The ETF’s investment objective is to provide absolute returns through interest income and capital gains and its risk objective is to have very low volatility and positive returns over any twelve month period. FSB will primarily invest in debt instruments across the credit spectrum including cash, government debt, investment-grade corporate debt, high-yield corporate debt, government debt futures, convertible debentures and credit derivatives. FSB’s strategy will primarily focus on US and Canadian corporate bonds and will include the use of government bond futures to manage the duration of the fund according to the volatility objectives. To minimise interest rate volatility, the ETF would typically target an overall portfolio duration of less than two years.

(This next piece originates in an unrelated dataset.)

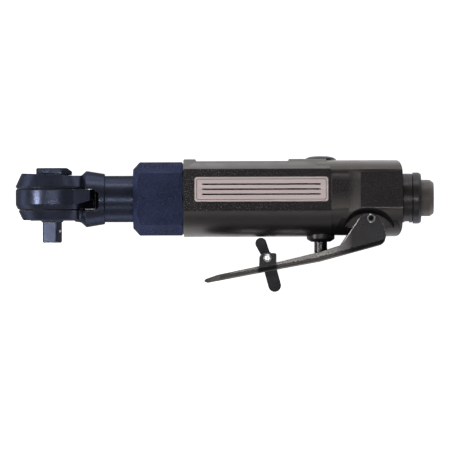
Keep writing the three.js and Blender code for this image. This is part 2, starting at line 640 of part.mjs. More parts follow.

It is intended that at all times (i) at least 90 per cent of the non-Canadian currency exposure attributable to the Units will be hedged to the Canadian dollar and (ii) at least 90 per cent of the non-US currency exposure attributable to the US$ Units will be hedged to the US dollar.
“We are excited to expand our current partnership with First Asset with today’s launch,” says Barry Allen, President and Chief Investment Officer, Marret Investment Management Inc. “First Asset Enhanced Short Duration Bond ETF is designed to generate positive returns in any interest rate environment while also maintaining very low volatility.”